__Problem to solve__.
Your task is to repeat only the lines from the one with "for item in" through the one with "obj.matrix_world = world", exactly as they stand, both ends included.

__Task input__.
——————

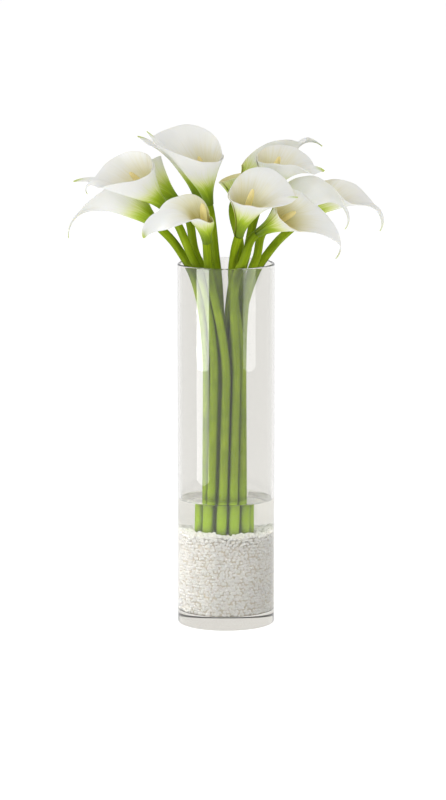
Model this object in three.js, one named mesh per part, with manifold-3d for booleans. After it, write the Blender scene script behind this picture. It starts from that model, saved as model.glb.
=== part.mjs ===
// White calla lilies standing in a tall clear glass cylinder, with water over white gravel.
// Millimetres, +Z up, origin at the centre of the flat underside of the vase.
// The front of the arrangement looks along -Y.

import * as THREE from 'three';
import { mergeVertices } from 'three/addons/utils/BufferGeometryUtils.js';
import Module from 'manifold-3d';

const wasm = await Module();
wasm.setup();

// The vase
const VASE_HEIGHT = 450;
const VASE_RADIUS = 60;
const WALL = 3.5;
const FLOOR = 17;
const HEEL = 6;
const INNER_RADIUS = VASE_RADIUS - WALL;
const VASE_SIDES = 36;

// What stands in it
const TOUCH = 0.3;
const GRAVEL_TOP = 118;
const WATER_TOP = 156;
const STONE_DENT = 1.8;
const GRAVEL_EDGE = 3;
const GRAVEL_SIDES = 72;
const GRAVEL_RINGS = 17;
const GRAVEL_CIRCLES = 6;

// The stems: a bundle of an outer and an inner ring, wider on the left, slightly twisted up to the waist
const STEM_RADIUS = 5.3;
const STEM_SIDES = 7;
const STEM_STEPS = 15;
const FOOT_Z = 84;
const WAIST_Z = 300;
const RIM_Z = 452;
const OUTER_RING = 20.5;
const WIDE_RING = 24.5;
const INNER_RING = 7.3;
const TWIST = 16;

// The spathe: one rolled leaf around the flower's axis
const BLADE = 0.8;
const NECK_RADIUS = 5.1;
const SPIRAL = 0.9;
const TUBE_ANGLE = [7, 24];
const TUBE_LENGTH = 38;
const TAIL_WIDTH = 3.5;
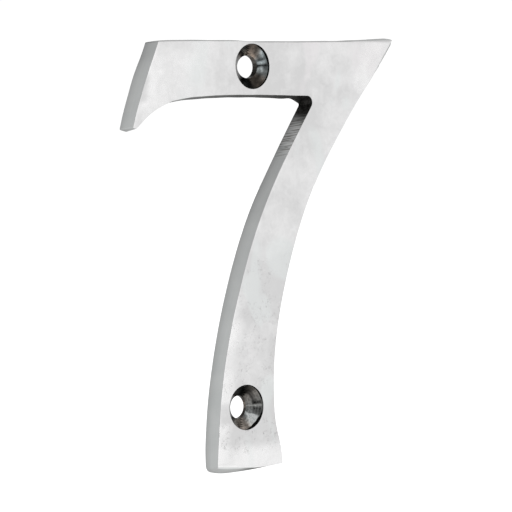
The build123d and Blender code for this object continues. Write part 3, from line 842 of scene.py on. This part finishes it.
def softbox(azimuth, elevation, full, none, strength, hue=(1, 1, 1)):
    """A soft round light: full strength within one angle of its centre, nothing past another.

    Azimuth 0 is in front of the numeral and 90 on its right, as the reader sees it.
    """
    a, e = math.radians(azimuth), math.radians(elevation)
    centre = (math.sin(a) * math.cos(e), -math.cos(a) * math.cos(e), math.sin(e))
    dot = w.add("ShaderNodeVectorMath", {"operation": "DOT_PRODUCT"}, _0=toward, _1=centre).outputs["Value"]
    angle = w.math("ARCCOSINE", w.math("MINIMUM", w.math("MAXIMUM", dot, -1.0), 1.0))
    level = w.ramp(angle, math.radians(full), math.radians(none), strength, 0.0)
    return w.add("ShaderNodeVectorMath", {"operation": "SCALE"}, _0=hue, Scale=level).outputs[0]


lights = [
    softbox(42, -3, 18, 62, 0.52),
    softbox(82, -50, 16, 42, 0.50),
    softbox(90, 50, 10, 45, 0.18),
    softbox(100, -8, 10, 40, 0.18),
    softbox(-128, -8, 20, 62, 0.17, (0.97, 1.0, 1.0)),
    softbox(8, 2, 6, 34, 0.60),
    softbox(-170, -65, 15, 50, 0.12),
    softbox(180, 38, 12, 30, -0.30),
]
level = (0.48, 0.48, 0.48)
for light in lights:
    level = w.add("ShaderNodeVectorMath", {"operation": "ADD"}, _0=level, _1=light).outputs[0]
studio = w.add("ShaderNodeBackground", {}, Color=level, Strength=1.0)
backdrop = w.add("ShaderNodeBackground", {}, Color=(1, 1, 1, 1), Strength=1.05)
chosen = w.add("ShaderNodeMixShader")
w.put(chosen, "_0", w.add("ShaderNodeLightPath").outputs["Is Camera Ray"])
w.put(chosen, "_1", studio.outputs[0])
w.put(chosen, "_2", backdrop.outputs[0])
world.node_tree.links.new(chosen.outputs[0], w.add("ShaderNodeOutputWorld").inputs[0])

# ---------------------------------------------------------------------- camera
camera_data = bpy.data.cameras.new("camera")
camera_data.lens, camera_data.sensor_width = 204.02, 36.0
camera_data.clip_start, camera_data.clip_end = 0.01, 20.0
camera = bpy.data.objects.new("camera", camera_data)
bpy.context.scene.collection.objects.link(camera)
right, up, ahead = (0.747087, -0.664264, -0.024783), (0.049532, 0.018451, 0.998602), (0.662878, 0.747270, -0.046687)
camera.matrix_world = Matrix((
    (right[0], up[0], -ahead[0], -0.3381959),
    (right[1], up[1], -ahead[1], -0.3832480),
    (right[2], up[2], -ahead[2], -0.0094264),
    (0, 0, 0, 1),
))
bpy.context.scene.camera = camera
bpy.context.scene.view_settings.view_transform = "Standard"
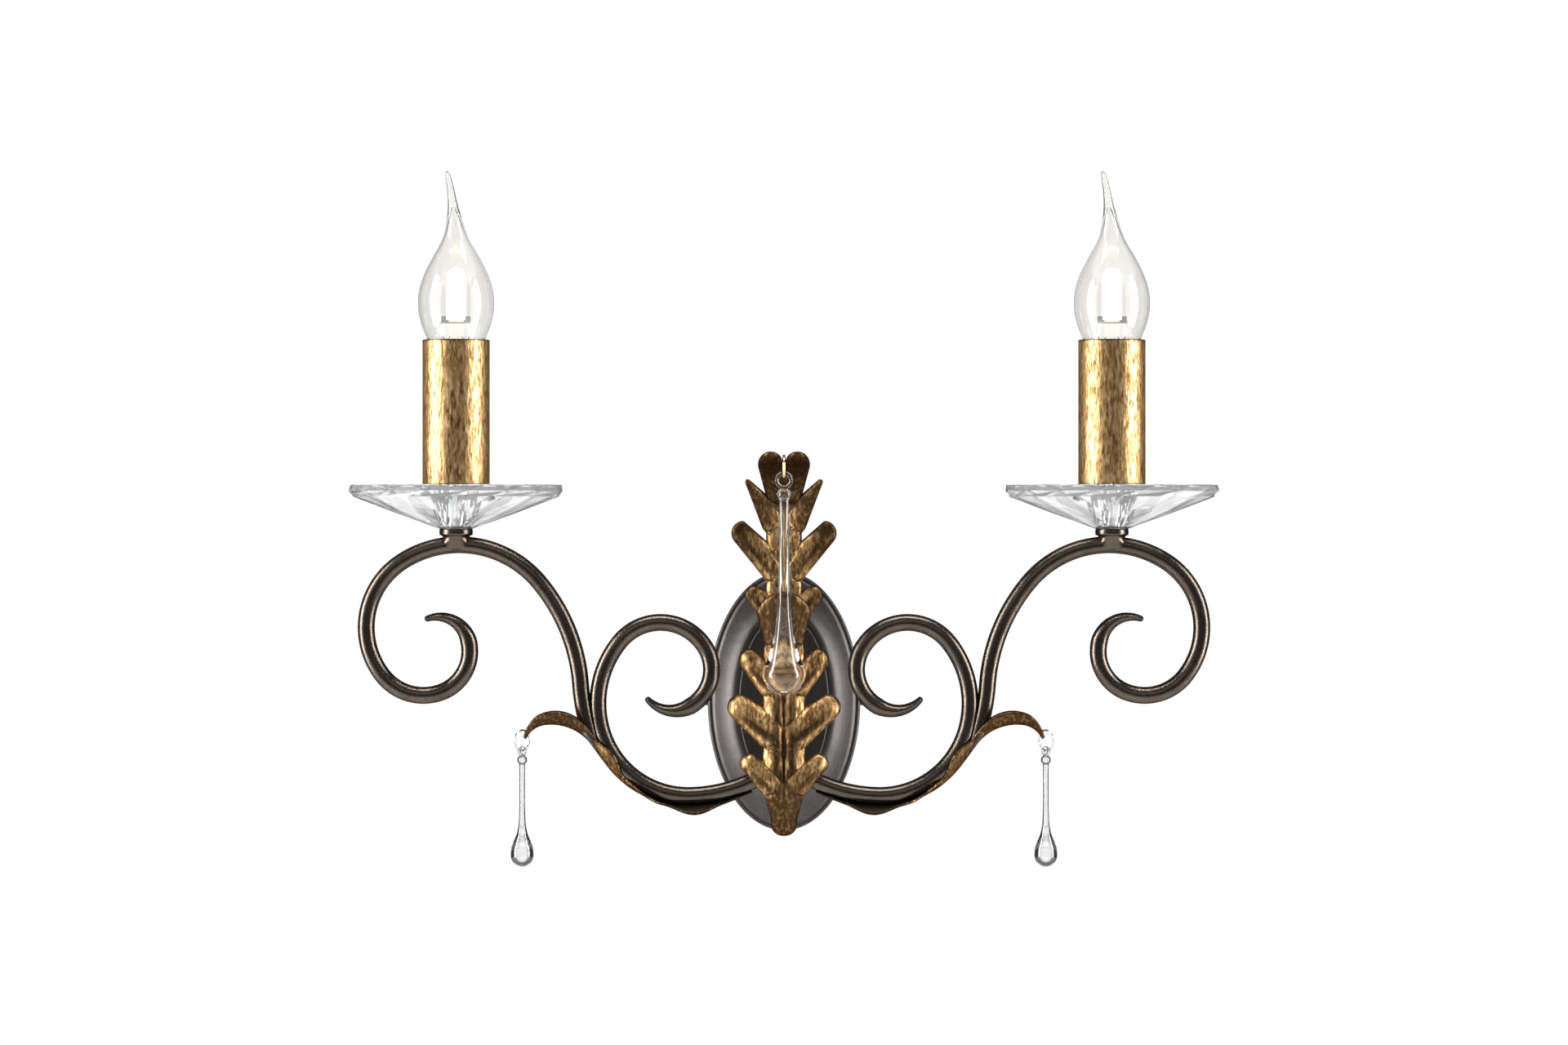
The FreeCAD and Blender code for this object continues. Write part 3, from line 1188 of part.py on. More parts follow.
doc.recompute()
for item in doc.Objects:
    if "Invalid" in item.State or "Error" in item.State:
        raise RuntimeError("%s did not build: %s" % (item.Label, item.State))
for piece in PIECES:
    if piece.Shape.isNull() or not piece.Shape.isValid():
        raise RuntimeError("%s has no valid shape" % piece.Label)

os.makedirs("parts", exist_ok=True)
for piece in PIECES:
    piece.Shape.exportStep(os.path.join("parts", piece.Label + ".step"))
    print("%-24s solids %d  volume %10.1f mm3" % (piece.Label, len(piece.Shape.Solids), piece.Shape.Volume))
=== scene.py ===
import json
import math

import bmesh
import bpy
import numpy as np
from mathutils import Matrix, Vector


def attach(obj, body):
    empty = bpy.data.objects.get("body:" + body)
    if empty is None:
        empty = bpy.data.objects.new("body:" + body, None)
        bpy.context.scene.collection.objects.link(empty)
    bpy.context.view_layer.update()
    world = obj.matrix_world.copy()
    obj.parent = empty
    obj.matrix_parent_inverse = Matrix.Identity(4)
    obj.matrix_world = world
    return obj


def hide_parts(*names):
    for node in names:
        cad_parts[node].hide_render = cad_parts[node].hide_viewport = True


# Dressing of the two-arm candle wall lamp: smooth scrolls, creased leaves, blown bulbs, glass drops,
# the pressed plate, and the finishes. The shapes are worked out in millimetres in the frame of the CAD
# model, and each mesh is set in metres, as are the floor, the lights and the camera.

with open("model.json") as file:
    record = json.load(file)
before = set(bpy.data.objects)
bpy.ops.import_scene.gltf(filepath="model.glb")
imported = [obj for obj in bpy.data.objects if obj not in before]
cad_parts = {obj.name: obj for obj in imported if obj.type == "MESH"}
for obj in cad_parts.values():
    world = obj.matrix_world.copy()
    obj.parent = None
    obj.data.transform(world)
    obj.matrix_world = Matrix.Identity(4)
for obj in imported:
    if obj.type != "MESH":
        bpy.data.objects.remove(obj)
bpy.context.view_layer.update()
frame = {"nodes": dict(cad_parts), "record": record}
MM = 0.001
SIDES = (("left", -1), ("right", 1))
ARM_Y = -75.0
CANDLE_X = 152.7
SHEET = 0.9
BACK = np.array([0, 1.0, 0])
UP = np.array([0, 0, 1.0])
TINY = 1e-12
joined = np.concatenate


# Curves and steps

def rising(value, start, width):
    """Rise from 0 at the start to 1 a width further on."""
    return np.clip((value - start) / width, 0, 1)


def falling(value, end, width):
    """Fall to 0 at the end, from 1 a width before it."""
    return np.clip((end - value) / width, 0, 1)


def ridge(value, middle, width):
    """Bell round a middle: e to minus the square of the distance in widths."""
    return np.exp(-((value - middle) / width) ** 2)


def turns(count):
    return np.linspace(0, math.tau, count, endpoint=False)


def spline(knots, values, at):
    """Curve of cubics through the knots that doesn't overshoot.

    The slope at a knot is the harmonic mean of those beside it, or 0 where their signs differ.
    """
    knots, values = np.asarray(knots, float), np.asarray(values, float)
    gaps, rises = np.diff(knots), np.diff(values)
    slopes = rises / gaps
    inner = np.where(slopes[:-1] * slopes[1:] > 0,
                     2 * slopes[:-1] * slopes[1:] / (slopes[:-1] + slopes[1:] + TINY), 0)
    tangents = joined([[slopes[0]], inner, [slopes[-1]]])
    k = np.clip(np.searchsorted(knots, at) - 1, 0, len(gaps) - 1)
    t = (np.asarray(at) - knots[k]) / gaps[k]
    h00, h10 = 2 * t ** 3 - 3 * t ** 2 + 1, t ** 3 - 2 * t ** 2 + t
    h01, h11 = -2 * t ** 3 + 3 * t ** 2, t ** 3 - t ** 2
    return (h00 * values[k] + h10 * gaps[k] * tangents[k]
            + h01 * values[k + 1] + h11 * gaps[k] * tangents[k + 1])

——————

__Solution to this task__.
for item in doc.Objects:
    if "Invalid" in item.State or "Error" in item.State:
        raise RuntimeError("%s did not build: %s" % (item.Label, item.State))
for piece in PIECES:
    if piece.Shape.isNull() or not piece.Shape.isValid():
        raise RuntimeError("%s has no valid shape" % piece.Label)

os.makedirs("parts", exist_ok=True)
for piece in PIECES:
    piece.Shape.exportStep(os.path.join("parts", piece.Label + ".step"))
    print("%-24s solids %d  volume %10.1f mm3" % (piece.Label, len(piece.Shape.Solids), piece.Shape.Volume))
=== scene.py ===
import json
import math

import bmesh
import bpy
import numpy as np
from mathutils import Matrix, Vector


def attach(obj, body):
    empty = bpy.data.objects.get("body:" + body)
    if empty is None:
        empty = bpy.data.objects.new("body:" + body, None)
        bpy.context.scene.collection.objects.link(empty)
    bpy.context.view_layer.update()
    world = obj.matrix_world.copy()
    obj.parent = empty
    obj.matrix_parent_inverse = Matrix.Identity(4)
    obj.matrix_world = world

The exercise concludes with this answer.